SUPPLIED INFORMATION ▸

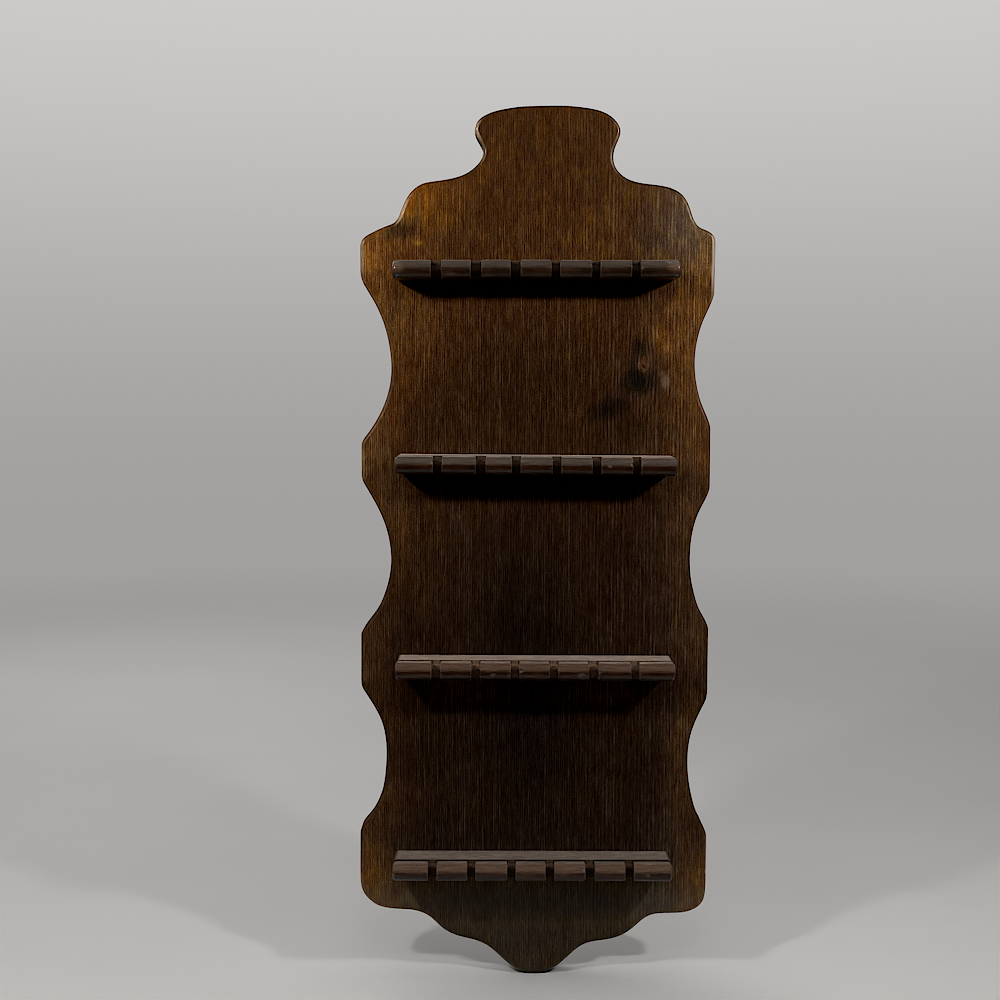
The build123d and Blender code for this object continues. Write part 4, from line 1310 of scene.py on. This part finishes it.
def cut_material():
    g = Graph("rough_cut_rail")
    co = g.coords()
    x, y, z = g.xyz(co)
    nx, ny, nz = g.normal_z()
    a = g.noise(g.vec("MULTIPLY", co, (0.9, 0.9, 2.2)), 1.0, 4.0, 0.65)
    c = g.noise(g.vec("MULTIPLY", co, (0.3, 0.3, 0.3)), 1.0, 3.0, 0.6, 0.8)
    col = g.stops(g.add(g.mul(a, 0.6), g.mul(c, 0.4)), [
        (0.30, (0.0230, 0.0120, 0.0055)), (0.45, (0.0450, 0.0250, 0.0115)),
        (0.58, (0.0740, 0.0430, 0.0205)), (0.75, (0.1250, 0.0780, 0.0390))])
    # painted shade: darker in the lower half of each notch and much darker in the kerf, where little light
    # reaches these recesses
    col = g.scale(col, g.ramp(g.add(g.attr("low"), g.mul(g.m("SUBTRACT", c, 0.5), 0.3)),
                              0.40, 0.60, 1.15, 0.36))
    # painted light and shade: the cut faces are made brighter or darker rail by rail, by height
    depth = g.stops(g.ramp(z, -454.0, -79.0, kind="LINEAR"), [
        (0.0, (0.34,)), (0.16, (0.34,)), (0.26, (0.84,)), (0.45, (0.84,)), (0.62, (0.38,)),
        (1.0, (0.27,))])
    col = g.vec("MULTIPLY", g.scale(col, g.mul(depth, 3.0)), (1.0, 1.02, 1.35))
    # painted shade: the kerf much darker
    col = g.scale(col, g.ramp(g.attr("kerf"), 0.3, 0.9, 1.0, 0.20))
    # painted highlight: the upward-facing cut faces beside the kerf are paler, where light falls from above
    up = g.mul(g.ramp(nz, 0.3, 0.95, 0.0, 0.35), g.ramp(g.attr("kerf"), 0.3, 0.9, 1.0, 0.0))
    col = g.mix(up, col, (0.125, 0.088, 0.062))
    g.set("Base Color", col)
    g.set("Roughness", g.ramp(a, 0.3, 0.7, 0.88, 0.68, kind="LINEAR"))
    g.set("Specular IOR Level", 0.10)
    g.set("Normal", g.bump(g.add(a, g.mul(c, 0.6)), 0.7, 0.00025))
    return g.mat


def metal(name, colour, dark, tarnish, rough, scratch, bumps, scale=1.0):
    g = Graph(name)
    co = g.coords()
    a = g.noise(g.vec("MULTIPLY", co, (0.9 * scale,) * 3), 1.0, 4.0, 0.6)
    s = g.noise(g.vec("MULTIPLY", co, scratch), 1.0, 3.0, 0.6)
    spots = g.noise(g.vec("MULTIPLY", co, (2.6 * scale,) * 3), 1.0, 3.0, 0.65)
    col = g.mix(g.ramp(a, 0.35, 0.7), colour, dark)
    col = g.mix(g.mul(g.ramp(spots, 0.55, 0.72), 0.7), col, tarnish)
    col = g.scale(col, g.ramp(s, 0.25, 0.75, 0.85, 1.12, kind="LINEAR"))
    g.set("Base Color", col)
    g.set("Metallic", g.ramp(spots, 0.55, 0.75, 1.0, 0.55))
    g.set("Roughness", g.add(g.ramp(s, 0.25, 0.75, rough, rough + 0.16, kind="LINEAR"),
                             g.ramp(spots, 0.5, 0.75, 0.0, 0.25)))
    g.set("Normal", g.bump(g.add(s, g.mul(a, 0.5)), 0.5, bumps))
    return g.mat


plank = plank_material()
rail_finish = rail_material()
rail_cut = cut_material()

board = make_board(plank)
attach(board, "root")
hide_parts("back_board")
for number, rail in enumerate(RAILS):
    piece = make_rail(rail, 100 + 37 * number, rail_finish, rail_cut)
    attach(piece, "root")
    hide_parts(rail[0])

finishes = {
    "rail_screws": metal("dull_zinc_screw", (0.46, 0.44, 0.41), (0.30, 0.285, 0.26),
                         (0.16, 0.085, 0.045), 0.34, (1.6, 6.0, 1.6), 0.00005),
    "sawtooth_hanger": metal("yellowed_plated_strip", (0.62, 0.50, 0.27), (0.47, 0.37, 0.20),
                             (0.20, 0.12, 0.055), 0.30, (0.5, 5.0, 6.5), 0.00006),
    "hanger_nails": metal("wire_nail", (0.56, 0.54, 0.50), (0.38, 0.36, 0.33),
                          (0.21, 0.13, 0.08), 0.33, (3.0, 3.0, 3.0), 0.00005, 1.6),
}
for name, mat in finishes.items():
    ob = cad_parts[name]
    ob.data.materials.clear()
    ob.data.materials.append(mat)

# ---------------------------------------------------------------------------
# Stage, light and camera
# ---------------------------------------------------------------------------
FLOOR_Z_M = -0.5291


def stage_material(name, colour, glow, near=None):
    g = Graph(name)
    tc = g.t.nodes.new("ShaderNodeTexCoord")
    x, y, z = g.xyz(tc.outputs["Object"])
    n = g.noise(tc.outputs["Object"], 6.0, 3.0, 0.5)
    g.set("Base Color", g.mix(g.ramp(n, 0.3, 0.7), colour, tuple(c * 0.97 for c in colour)))
    g.set("Roughness", 0.9)
    g.set("Specular IOR Level", 0.1)
    if glow is not None:
        r = g.m("SQRT", g.add(g.m("POWER", x, 2.0), g.m("POWER", y, 2.0)))
        far = g.ramp(r, 0.35, 2.4)
        rise = g.ramp(z, FLOOR_Z_M, 1.2, glow[0], glow[1])
        e = g.t.nodes.new("ShaderNodeEmission")
        g.put(e.inputs["Color"], g.mix(1.0, (0, 0, 0), (1.0, 0.985, 0.97)))
        g.put(e.inputs["Strength"], rise)
        s = g.t.nodes.new("ShaderNodeMixShader")
        g.put(s.inputs[0], far)
        g.t.links.new(g.bsdf.outputs[0], s.inputs[1])
        g.t.links.new(e.outputs[0], s.inputs[2])
        g.t.links.new(s.outputs[0], g.out.inputs["Surface"])
    return g.mat


pale = stage_material("pale_stage", (0.50, 0.50, 0.505), (0.36, 0.62))


def lathe(name, profile, segments=128):
    me = bpy.data.meshes.new(name)
    verts, faces = [], []
    if profile[0][0] == 0:
        verts.append((0, 0, profile[0][1]))
        profile = profile[1:]
        centre = True
    else:
        centre = False
    base = len(verts)
    for r, z in profile:
        for k in range(segments):
            a = 2 * math.pi * k / segments
            verts.append((r * math.cos(a), r * math.sin(a), z))
    if centre:
        for k in range(segments):
            faces.append((0, base + k, base + (k + 1) % segments))
    for j in range(len(profile) - 1):
        for k in range(segments):
            a, b = base + j * segments, base + (j + 1) * segments
            k2 = (k + 1) % segments
            faces.append((a + k, b + k, b + k2, a + k2))
    me.from_pydata(verts, [], faces)
    me.materials.append(pale)
    me.shade_smooth()
    ob = bpy.data.objects.new(name, me)
    bpy.context.scene.collection.objects.link(ob)
    return ob


floor = lathe("floor", [(0, FLOOR_Z_M)] + [(r, FLOOR_Z_M) for r in (0.1, 0.2, 0.32)])
wide = lathe("floor_wide", [(r, FLOOR_Z_M) for r in (0.32, 0.5, 1.0, 1.6, 2.4)])
wide.visible_glossy = False
wide.visible_diffuse = False
cove = [(2.4, FLOOR_Z_M)]
for k in range(1, 17):
    a = math.radians(90 * k / 16)
    cove.append((2.4 + 1.1 * math.sin(a), FLOOR_Z_M + 1.1 * (1 - math.cos(a))))
cove += [(3.5, FLOOR_Z_M + 2.0), (3.5, FLOOR_Z_M + 3.4)]
backdrop = lathe("backdrop", cove)
backdrop.visible_diffuse = False
backdrop.visible_glossy = False
backdrop.visible_transmission = False
backdrop.visible_shadow = False

world = bpy.data.worlds.new("soft_room")
bpy.context.scene.world = world
world.use_nodes = True
wt = world.node_tree
wt.nodes.clear()
wo = wt.nodes.new("ShaderNodeOutputWorld")
wb = wt.nodes.new("ShaderNodeBackground")
tc = wt.nodes.new("ShaderNodeTexCoord")
sep = wt.nodes.new("ShaderNodeSeparateXYZ")
wr = wt.nodes.new("ShaderNodeMapRange")
wr.interpolation_type = "SMOOTHSTEP"
wt.links.new(tc.outputs["Generated"], sep.inputs[0])
wt.links.new(sep.outputs[2], wr.inputs[0])
for i, v in enumerate((0.30, 0.72, 0.006, 0.15)):
    wr.inputs[i + 1].default_value = v
over = wt.nodes.new("ShaderNodeMapRange")
over.interpolation_type = "SMOOTHSTEP"
wt.links.new(sep.outputs[2], over.inputs[0])
for i, v in enumerate((0.78, 0.90, 0.0, 0.9)):
    over.inputs[i + 1].default_value = v
total = wt.nodes.new("ShaderNodeMath")
total.operation = "ADD"
wt.links.new(wr.outputs[0], total.inputs[0])
wt.links.new(over.outputs[0], total.inputs[1])
wb.inputs["Color"].default_value = (1.0, 0.975, 0.94, 1.0)
wt.links.new(total.outputs[0], wb.inputs["Strength"])
wt.links.new(wb.outputs[0], wo.inputs["Surface"])


def panel(name, place, target, size, watts, colour):
    li = bpy.data.lights.new(name, "AREA")
    li.shape = "RECTANGLE"
    li.size, li.size_y = size
    li.energy = watts
    li.color = colour
    ob = bpy.data.objects.new(name, li)
    bpy.context.scene.collection.objects.link(ob)
    ob.location = place
    ob.rotation_mode = "QUATERNION"
    ob.rotation_quaternion = (Vector(target) - Vector(place)).to_track_quat("-Z", "Y")
    ob.visible_camera = False
    return ob


panel("left_panel", (-0.42, -0.48, 0.11), (0, -0.02, -0.20), (0.06, 0.06), 2.5, (1.0, 0.97, 0.93))
panel("right_panel", (0.51, -0.48, 0.11), (0, -0.02, -0.20), (0.06, 0.06), 3.0, (1.0, 0.97, 0.93))
front = panel("front_panel", (0.0, -0.95, 0.42), (0, -0.02, -0.20), (0.35, 0.35), 1.6,
              (1.0, 0.97, 0.93))
front.visible_glossy = False
panel("back_panel", (-0.75, 1.15, 0.55), (0, 0.0, -0.25), (0.9, 0.9), 9.0, (1.0, 0.98, 0.96))

cam_data = bpy.data.cameras.new("camera")
cam_data.sensor_width = 36.0
cam_data.lens = 36.0 * 1.520
cam = bpy.data.objects.new("camera", cam_data)
bpy.context.scene.collection.objects.link(cam)
cam.location = (-0.0223, -0.9753, -0.1489)
cam.rotation_euler = (math.radians(90 - 4.33), 0.0, 0.0)
bpy.context.scene.camera = cam

view = bpy.context.scene.view_settings
bpy.context.scene.display_settings.display_device = "sRGB"
view.view_transform = "Standard"
view.look = "None"
view.exposure = 0.0
view.use_curve_mapping = True
view.curve_mapping.black_level = (0.0015, 0.0015, 0.0015)
view.curve_mapping.update()

# a photograph's mild sharpening
bpy.context.scene.use_nodes = True
ct = bpy.context.scene.node_tree
ct.nodes.clear()
layers = ct.nodes.new("CompositorNodeRLayers")
crisp = ct.nodes.new("CompositorNodeFilter")
crisp.filter_type = "SHARPEN_DIAMOND"
crisp.inputs["Fac"].default_value = 0.25
picture = ct.nodes.new("CompositorNodeComposite")
ct.links.new(layers.outputs["Image"], crisp.inputs["Image"])
ct.links.new(crisp.outputs["Image"], picture.inputs["Image"])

WHAT YOU ARE ASKED TO DO ▸ Repeat, word for word, only the lines from the line holding "hide_parts(rail[0])" through the line holding "FLOOR_Z_M = -0.5291", with both of those lines included.

TASK OUTPUT ▸
    hide_parts(rail[0])

finishes = {
    "rail_screws": metal("dull_zinc_screw", (0.46, 0.44, 0.41), (0.30, 0.285, 0.26),
                         (0.16, 0.085, 0.045), 0.34, (1.6, 6.0, 1.6), 0.00005),
    "sawtooth_hanger": metal("yellowed_plated_strip", (0.62, 0.50, 0.27), (0.47, 0.37, 0.20),
                             (0.20, 0.12, 0.055), 0.30, (0.5, 5.0, 6.5), 0.00006),
    "hanger_nails": metal("wire_nail", (0.56, 0.54, 0.50), (0.38, 0.36, 0.33),
                          (0.21, 0.13, 0.08), 0.33, (3.0, 3.0, 3.0), 0.00005, 1.6),
}
for name, mat in finishes.items():
    ob = cad_parts[name]
    ob.data.materials.clear()
    ob.data.materials.append(mat)

# ---------------------------------------------------------------------------
# Stage, light and camera
# ---------------------------------------------------------------------------
FLOOR_Z_M = -0.5291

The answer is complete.